Just before dinner on a beautiful Sunday morning in September, with the streets full of the rich aroma of beef, potatos, and Yorkshire Pud roasting in their tins, I was called by my Dad into the back room of our new house in Shirley, just outside Croydon.
Inside, my Mum and Dad were sitting with some neighbours round the wireless set. Solemn music was playing and then at eleven O'Clock the voice of an old man, strangely serious and remote, came from a loudspeaker. I had never heard a voice quite like it. To my childish mind it seemed that there must have been another world somewhere from which such voices came. It droned on and on, "By Eleven O'Clock this morning no such undertaking has been received and this country is therefore at war with Germany"
For a few minutes there was a long silence as the grown ups sat staring blankly into space, Then my Dad stood up, "So that's it then" he said "here we go again, ruddy Germans"
"I'll make some tea" said my Mum "you kids can go outside and play now."
We had gone no further than the front garden when the quiet Sunday air was rent by the wailing sound of sirens and we were hurriedly called back indoors.
"They're not wasting any time" my Dad observed grimly.
Nothing happened though, and a few minutes later the all clear sounded.
"Must have been testing them out I suppose, off you go and play." said my Dad.
I was nine and a half years old and had heard the air raid sirens for the first time.
I knew that something was going on, something that gave everyting a very special edge. It was like knowing that nothing was going to last, like the very last day of the holidays.

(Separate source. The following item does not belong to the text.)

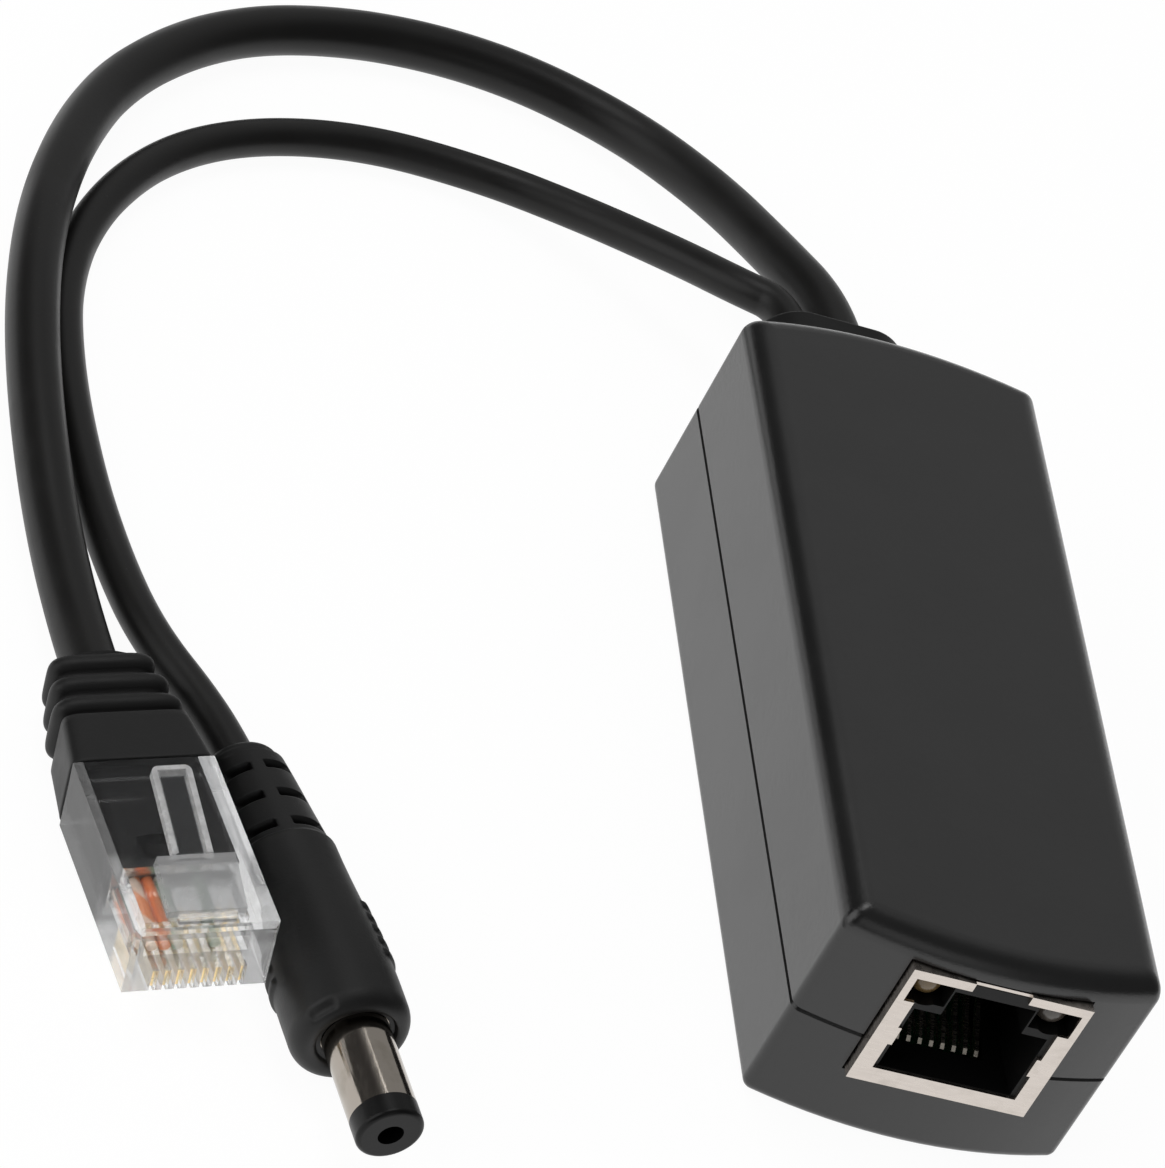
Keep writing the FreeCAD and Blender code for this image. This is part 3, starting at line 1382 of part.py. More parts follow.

It endowed everything with a special intensity and it wouldn't be long before the war took place just over our heads.
The thrill and excitement I was to experience throuought the war was just about to happen.
On another beautiful moring all the kids from our fledgling gang wre playing out in the street when one of them looked up and shouted "What's all that up there?"
We all stopped to see what looked like black flies swarming up in the clear blue sky. Tiny black shapes hovering and circling and then, one by one, peeling off and diving down to the erath below.
The air raid sirens began to wail as large plumes of black smoke billowed up in the distance.
"Them's Stukas" one of the older boys called out, "run for it" and we all ran off to our houses.
This was my first air raid. I had seen a stuka attack.
When my Dad came home from work he didn't share my excitement at the days events. Instead he seemed both serious and angry.
"Thank God you're all ok" he said "I was worried sick, Croydon airport copped it today, they smashed the whole place up , lokks like it's started for real now,.....ruddy Jerries. Dive bombers they were, some of them didn't even pull out of the dive, went straight into the ground they did, serve them bally well right."
When we had first moved into the house in Shirley I had spent days lying in the long grass watching the majestic spectacle of the multi-winged silver aircraft of imperial airways coming slowly into land at Crodon airport. Such exquistite machines, gleaming in the sunlight like silvered crane flies with names like Handley Page Hannibal and De Havilland Dragon Rapide. Now all of that had been polished off by the evil sounding Stuka.
The War would consign these beautiful aircraft to the scrap book of history.
It wasn't long before my Dad, who was too old to join the Army, signed on as a Special Policeman.